I've discovered a new least-favorite technique to have applied to me: yonkyo, a wrist lock with the added bonus of a nerve pinch. It really hurts, in a startling sort of way, inasfar as you first notice you can't really move your arm, then you notice that it hurts, and it takes a few seconds to localize the pain down to the one pressure point.

I learned this courtesy of Saille, a nice woman who comes to class every Saturday. She plays pretty hard: she likes to use a fair amount of force, and to have people respond in kind, not only for learning purposes (resistance lets you know when you're doing a technique properly) but also for the martial aspects, in that someone attacking you will probably be doing so strongly. She also did a rather disquieting thing where she had my elbow a short slip away from breaking it in the wrong direction--not maliciously, but a habit she seems to want to develop for combat. I asked her nicely not to do that, and she stopped. It's so simple, sometimes.
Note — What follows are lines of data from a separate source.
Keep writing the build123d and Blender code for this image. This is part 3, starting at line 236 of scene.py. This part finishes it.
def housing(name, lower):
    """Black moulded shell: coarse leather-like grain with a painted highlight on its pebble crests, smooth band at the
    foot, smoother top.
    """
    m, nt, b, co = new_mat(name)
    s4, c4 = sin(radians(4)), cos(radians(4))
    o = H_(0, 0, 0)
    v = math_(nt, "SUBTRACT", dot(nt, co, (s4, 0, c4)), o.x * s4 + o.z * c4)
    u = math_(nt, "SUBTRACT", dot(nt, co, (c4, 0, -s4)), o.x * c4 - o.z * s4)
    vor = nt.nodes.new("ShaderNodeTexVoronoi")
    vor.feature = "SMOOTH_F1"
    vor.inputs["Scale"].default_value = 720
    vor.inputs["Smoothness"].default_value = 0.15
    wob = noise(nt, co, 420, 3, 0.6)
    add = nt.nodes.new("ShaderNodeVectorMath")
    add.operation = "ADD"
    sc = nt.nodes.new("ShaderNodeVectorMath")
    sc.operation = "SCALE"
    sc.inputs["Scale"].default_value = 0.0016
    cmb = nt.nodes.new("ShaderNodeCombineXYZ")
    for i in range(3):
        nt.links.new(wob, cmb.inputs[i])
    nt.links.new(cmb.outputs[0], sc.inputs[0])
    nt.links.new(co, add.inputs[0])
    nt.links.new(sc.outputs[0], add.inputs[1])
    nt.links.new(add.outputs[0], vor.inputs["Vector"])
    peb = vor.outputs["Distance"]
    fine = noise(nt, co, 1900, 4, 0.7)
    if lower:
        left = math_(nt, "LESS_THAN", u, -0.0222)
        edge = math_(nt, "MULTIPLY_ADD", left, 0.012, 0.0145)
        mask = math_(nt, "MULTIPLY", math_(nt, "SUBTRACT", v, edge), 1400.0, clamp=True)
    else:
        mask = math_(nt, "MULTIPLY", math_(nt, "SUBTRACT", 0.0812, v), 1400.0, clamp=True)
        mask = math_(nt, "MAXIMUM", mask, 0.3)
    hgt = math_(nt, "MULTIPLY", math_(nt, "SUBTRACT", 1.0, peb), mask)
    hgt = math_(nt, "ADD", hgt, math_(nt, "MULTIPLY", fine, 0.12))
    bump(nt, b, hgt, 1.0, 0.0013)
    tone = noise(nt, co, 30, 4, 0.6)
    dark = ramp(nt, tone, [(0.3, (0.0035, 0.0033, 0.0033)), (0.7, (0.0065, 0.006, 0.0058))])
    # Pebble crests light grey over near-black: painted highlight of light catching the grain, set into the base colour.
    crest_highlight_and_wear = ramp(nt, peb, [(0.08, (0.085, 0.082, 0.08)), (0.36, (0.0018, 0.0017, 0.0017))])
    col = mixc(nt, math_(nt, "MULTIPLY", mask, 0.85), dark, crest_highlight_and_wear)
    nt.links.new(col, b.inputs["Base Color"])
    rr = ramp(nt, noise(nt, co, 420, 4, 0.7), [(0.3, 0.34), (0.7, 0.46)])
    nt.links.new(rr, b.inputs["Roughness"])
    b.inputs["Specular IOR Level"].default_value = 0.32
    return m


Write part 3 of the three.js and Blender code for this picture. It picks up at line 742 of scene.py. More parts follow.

I've not been feeling quite as "here" this week, my mind scattering off in directions while I'm driving, having imaginary conversations. On the other hand there's nothing inherently bad about that, and in any thing that we work at--aikido, Zen, other sports, job, school--we go through ups and downs, two steps forward and one step back, we think we've got something learned and ingrained and we slip. I guess the process of mastery is to not stop when that happens, to keep going, and the slips become smaller and less frequent.
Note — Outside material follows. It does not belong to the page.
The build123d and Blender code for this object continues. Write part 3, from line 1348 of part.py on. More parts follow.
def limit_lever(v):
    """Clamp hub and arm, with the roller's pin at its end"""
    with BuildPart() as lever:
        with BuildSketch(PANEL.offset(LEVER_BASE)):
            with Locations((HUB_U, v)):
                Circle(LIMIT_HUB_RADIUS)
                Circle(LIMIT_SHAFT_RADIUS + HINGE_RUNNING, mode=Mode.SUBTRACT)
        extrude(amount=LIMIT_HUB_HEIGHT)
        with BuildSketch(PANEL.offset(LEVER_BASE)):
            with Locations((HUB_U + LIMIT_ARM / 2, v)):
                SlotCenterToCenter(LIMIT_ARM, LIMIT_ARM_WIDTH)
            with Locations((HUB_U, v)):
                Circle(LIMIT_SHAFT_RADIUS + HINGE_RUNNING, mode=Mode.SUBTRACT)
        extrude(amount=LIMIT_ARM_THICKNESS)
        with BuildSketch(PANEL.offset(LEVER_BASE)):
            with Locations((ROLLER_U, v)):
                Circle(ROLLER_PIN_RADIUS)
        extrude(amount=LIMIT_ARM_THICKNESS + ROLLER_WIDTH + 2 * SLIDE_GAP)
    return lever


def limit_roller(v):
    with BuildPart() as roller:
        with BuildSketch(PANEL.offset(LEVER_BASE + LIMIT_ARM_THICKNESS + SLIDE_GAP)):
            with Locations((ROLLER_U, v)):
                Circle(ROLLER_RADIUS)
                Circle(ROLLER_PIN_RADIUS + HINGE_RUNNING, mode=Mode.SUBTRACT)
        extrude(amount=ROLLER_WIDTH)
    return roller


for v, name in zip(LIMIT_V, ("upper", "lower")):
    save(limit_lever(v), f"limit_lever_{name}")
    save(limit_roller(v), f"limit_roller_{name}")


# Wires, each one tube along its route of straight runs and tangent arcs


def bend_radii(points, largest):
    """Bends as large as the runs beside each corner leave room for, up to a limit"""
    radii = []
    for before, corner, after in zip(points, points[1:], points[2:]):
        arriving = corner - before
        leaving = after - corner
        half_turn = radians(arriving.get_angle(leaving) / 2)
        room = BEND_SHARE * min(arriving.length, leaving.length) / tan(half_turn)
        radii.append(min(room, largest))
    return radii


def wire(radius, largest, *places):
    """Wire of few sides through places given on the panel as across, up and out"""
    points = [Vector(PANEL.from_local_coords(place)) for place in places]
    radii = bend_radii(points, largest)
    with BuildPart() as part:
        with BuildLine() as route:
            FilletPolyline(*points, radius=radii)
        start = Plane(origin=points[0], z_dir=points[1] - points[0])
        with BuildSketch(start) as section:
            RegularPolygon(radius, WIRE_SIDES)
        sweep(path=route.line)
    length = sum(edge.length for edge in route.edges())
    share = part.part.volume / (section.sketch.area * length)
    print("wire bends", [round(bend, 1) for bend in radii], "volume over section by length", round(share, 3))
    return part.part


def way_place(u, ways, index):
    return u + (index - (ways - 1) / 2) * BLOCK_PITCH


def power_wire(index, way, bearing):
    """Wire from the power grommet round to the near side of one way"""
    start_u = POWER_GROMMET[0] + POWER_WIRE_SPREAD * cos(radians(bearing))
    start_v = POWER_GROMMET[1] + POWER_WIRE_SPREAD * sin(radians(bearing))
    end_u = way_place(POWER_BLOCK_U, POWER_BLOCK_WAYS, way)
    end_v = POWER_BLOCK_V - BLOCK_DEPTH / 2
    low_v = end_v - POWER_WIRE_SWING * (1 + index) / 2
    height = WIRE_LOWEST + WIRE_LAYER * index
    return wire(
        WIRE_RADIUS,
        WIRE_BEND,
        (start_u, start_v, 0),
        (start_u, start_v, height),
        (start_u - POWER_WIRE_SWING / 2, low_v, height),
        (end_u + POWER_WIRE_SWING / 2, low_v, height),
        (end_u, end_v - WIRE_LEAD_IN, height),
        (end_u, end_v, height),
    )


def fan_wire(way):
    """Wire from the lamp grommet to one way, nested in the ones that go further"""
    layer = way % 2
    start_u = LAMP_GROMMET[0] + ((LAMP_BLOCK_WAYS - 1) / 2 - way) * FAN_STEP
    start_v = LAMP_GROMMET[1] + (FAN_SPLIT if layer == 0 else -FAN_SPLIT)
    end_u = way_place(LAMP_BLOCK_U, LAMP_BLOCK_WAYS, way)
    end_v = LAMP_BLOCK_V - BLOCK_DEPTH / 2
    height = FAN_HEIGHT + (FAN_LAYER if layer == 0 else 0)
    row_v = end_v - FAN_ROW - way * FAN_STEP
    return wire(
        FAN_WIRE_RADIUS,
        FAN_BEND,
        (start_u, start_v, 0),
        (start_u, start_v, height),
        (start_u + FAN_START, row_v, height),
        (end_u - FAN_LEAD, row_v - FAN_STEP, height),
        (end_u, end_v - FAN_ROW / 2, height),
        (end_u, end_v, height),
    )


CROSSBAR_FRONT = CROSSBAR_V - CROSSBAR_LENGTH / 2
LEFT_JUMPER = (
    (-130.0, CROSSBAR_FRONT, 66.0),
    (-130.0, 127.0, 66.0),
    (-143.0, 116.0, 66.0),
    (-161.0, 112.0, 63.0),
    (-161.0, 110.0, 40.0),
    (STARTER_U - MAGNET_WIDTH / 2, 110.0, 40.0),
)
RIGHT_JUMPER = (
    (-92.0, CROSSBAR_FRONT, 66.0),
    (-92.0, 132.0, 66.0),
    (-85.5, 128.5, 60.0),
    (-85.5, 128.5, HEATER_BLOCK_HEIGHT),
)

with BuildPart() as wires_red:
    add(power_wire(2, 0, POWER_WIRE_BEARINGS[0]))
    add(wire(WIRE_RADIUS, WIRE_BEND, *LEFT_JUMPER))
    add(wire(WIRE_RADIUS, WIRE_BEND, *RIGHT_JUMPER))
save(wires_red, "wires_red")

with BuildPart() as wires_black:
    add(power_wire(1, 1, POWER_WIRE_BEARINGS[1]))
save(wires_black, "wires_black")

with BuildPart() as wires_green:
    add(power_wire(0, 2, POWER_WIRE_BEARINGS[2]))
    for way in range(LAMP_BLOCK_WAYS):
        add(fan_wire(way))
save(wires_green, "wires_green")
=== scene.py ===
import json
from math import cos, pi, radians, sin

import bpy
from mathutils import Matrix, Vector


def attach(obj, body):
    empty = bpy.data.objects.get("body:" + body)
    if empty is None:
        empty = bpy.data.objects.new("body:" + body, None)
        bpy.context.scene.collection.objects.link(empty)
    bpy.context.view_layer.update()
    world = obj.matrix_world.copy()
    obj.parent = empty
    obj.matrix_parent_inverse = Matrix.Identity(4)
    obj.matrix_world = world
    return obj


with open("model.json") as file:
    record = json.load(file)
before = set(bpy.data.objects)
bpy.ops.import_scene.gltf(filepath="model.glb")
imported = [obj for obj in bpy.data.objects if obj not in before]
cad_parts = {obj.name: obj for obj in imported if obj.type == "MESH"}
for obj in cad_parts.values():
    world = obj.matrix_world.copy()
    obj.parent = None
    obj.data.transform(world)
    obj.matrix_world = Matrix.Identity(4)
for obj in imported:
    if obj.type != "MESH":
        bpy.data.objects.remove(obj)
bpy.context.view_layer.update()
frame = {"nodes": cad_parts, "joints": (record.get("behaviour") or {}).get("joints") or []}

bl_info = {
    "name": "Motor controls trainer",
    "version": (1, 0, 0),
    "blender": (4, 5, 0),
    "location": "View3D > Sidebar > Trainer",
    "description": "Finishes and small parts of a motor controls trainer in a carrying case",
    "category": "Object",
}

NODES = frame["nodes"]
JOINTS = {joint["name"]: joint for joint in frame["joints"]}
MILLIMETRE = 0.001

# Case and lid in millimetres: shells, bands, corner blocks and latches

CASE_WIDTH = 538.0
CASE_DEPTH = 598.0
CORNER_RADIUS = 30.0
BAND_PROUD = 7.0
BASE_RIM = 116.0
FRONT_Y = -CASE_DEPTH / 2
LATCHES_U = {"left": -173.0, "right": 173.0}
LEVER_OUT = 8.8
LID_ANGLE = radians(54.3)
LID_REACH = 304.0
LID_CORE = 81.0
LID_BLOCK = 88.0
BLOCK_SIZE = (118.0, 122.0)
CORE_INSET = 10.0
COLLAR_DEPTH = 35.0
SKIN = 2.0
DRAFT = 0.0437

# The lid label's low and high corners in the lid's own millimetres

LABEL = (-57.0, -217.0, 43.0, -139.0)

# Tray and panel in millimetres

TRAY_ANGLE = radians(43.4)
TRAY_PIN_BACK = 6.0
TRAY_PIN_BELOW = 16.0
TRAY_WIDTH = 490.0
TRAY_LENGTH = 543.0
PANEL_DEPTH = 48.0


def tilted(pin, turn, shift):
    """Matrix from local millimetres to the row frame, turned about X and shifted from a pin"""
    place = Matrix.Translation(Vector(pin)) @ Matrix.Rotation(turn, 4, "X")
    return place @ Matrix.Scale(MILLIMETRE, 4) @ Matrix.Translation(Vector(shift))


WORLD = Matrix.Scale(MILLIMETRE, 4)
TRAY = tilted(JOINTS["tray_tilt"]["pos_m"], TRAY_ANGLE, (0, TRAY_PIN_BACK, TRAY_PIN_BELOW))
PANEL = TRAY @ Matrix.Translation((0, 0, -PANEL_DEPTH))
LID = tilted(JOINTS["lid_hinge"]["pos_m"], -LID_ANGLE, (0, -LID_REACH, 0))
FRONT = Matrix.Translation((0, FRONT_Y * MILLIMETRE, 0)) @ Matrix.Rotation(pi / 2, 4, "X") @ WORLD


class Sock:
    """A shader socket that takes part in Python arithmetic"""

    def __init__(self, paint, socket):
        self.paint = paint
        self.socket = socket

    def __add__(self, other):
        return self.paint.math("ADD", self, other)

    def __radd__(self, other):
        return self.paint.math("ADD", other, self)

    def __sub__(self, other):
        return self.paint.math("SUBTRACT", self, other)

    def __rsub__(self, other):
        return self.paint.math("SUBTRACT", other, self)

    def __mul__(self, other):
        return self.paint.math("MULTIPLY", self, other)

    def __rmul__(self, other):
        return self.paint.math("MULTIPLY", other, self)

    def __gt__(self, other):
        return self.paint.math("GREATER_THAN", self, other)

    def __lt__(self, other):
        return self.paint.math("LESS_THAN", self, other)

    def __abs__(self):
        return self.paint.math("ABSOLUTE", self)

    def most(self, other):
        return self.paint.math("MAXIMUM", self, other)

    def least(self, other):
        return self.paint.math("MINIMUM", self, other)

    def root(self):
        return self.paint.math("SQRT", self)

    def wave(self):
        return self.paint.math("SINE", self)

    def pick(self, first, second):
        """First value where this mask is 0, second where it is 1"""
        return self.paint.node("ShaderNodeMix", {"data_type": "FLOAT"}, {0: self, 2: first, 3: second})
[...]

I realized on Thursday or Friday that I fell into that trap with work where I was putting things off until some time in the future: "When this project is done I will have more time for aikido". But there's always another project (in fact I have another one starting on Monday afternoon), and because my team actually plans ahead, I don't know that it will ever not be busy. And it's always right now, and thinking there will be time later for activity X is precisely how people waste their lives working unpaid overtime pushing papers in a cubicle for a company that doesn't care about them instead of spending time with their kids. It's not "next week" that I need to start balancing work and aikido and everything else--it's right now. So I start that this week, now that my first project is about done and the higher-ups have tangible proof that I'm good at what I do.

This fuzzy state of mind I've had is probably more crap working itself out in my head. It's also likely related to the tension in my body that wasn't there a week and a half ago, in my shoulders and legs. It feels good to have things processing, though.